Познакомились мы, когда наша контора проводила контрольную закупку в магазине, где Кира то ли менеджер, то ли вояджер. Я приобрел какой-то рисунок, чей — уже не помню, помню, что за три сотни зеленых. Мы считали, что магазин работает без лицензии и его можно, закрывать. Купив картину, я предъявил удостоверение. На Киру, которая в тот день была главной, жалко было смотреть.
— Мы-то думали, вы покупатели, — искренне, обиделась она, и в ее глазах выступили слезы, как у ребенка, которому дали подержать конфетку, а потом отняли. Я ощутил, как на меня накатывает раскаяние.
Оказалось, что приперлись мы зря. И лицензия у магазина была на месте. И выглядели мы полными болванами. И, рискуя показаться еще большим болваном, я пригласил Киру на чашку кофе.
— Смазать душевные раны, обоюдные, — сказал я. Как-то так получилось, что продолжили мы взаимное врачевание у меня дома.

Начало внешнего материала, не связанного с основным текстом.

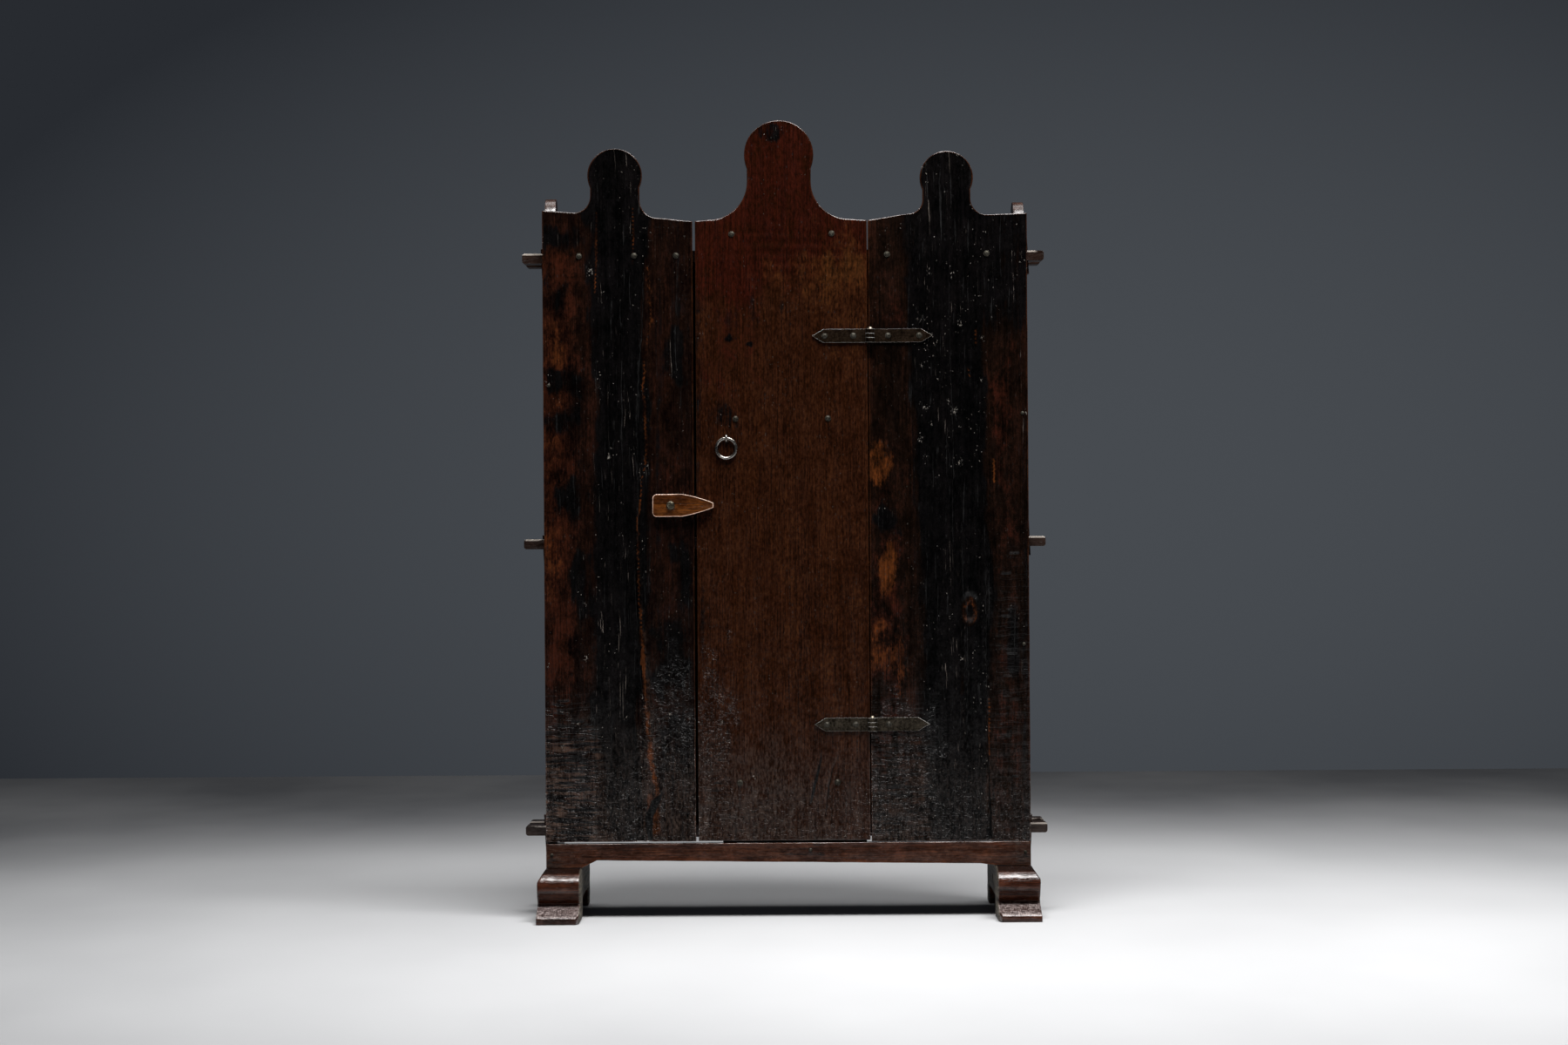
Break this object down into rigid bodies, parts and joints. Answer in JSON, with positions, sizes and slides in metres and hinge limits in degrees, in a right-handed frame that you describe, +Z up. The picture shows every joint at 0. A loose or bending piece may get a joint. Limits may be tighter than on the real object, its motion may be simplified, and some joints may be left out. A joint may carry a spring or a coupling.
{
  "type": "storage cabinet",
  "caption": "Narrow knock-down plank cabinet on sledge feet, with wedged through tenons, a sawn crest, a strap-hinged plank door, a ring pull and a turn button.",
  "frame": {"origin": "on the floor under the middle of the whole cabinet", "axes": "+Z up, +X to the right of a viewer who faces the door, +Y to the back, so that the door looks along -Y"},
  "size_m": [0.785, 0.31, 1.1909],
  "materials": {
    "dark_waxed_wood": "waxed, glossy",
    "light_wood": "worn, satin",
    "forged_iron": "dark, forged"
  },
  "bodies": {
    "carcass": {"left_foot": "dark_waxed_wood", "right_foot": "dark_waxed_wood", "foot_pegs": "dark_waxed_wood", "left_side": "dark_waxed_wood", "right_side": "dark_waxed_wood", "top_shelf": "dark_waxed_wood", "middle_shelf": "dark_waxed_wood", "bottom_shelf": "dark_waxed_wood", "wedge_left_top_front": "dark_waxed_wood", "wedge_left_top_rear": "dark_waxed_wood", "wedge_left_middle_front": "dark_waxed_wood", "wedge_left_middle_rear": "dark_waxed_wood", "wedge_left_bottom_front": "dark_waxed_wood", "wedge_left_bottom_rear": "dark_waxed_wood", "wedge_right_top_front": "dark_waxed_wood", "wedge_right_top_rear": "dark_waxed_wood", "wedge_right_middle_front": "dark_waxed_wood", "wedge_right_middle_rear": "dark_waxed_wood", "wedge_right_bottom_front": "dark_waxed_wood", "wedge_right_bottom_rear": "dark_waxed_wood", "left_front_plank": "dark_waxed_wood", "right_front_plank": "dark_waxed_wood", "apron": "dark_waxed_wood", "door_stop": "dark_waxed_wood", "back_plank_left": "dark_waxed_wood", "back_plank_middle": "dark_waxed_wood", "back_plank_right": "dark_waxed_wood", "front_nails": "forged_iron", "back_nails": "forged_iron", "upper_frame_strap": "forged_iron", "lower_frame_strap": "forged_iron", "upper_hinge_pin": "forged_iron", "lower_hinge_pin": "forged_iron", "frame_strap_nails": "forged_iron", "turn_button_screw": "forged_iron"},
    "door": {"door_plank": "dark_waxed_wood", "door_batten_top": "dark_waxed_wood", "door_batten_middle": "dark_waxed_wood", "door_batten_bottom": "dark_waxed_wood", "door_nails": "forged_iron", "upper_door_strap": "forged_iron", "lower_door_strap": "forged_iron", "door_strap_nails": "forged_iron", "ring_staple": "forged_iron"},
    "turn_button": {"turn_button": "light_wood"},
    "pull_ring": {"pull_ring": "forged_iron"}
  },
  "joints": [
    {"name": "door_swing", "type": "hinge", "parent": "carcass", "child": "door", "pos_m": [0.1265, -0.0773, 0.578], "axis": [0, 0, 1], "range_deg": [0, 165]},
    {"name": "turn_button_turn", "type": "hinge", "parent": "carcass", "child": "turn_button", "pos_m": [-0.1725, -0.0753, 0.6165], "axis": [0, 1, 0], "continuous": true},
    {"name": "ring_swing", "type": "hinge", "parent": "door", "child": "pull_ring", "pos_m": [-0.089, -0.07275, 0.716], "axis": [-1, 0, 0], "range_deg": [0, 165]}
  ]
}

Тогда меня как раз бросила Лена, с которой, к счастью, мы так и не успели расписаться. Она — следователь, ушла от меня к прокурору. Анекдот… В целом, правильно — двум сотрудникам МВД жить под одной крышей не рекомендуется. А с Кирой отношения у нас тянутся второй год. То вспыхивали ярко. То утихали. Но так уж получалось, что с периодичностью один-два раза в неделю все это время она приходила ко мне домой. Она была безалаберная, ветреная, безобидная, иногда проницательная, все понимающая, иногда — хоть кол на голове теши. Мне она нравилась каким-то немножко не от мира сего восприятием окружающего. И вместе с тем не хотел бы жить с ней долго. Больше раза в неделю я терпел ее с трудом. Два раза были предельно допустимой дозой.
— Ты куда сегодня? — спросила она, уплетая приготовленный мной омлет и запивая томатным соком.
— На встречу с интересным собеседником.
— Понятно. Шпионские страсти.
— Ментовские страсти. Кстати, пора звонить. Я взял трубку радиотелефона, настучал номер. К телефону подошел он.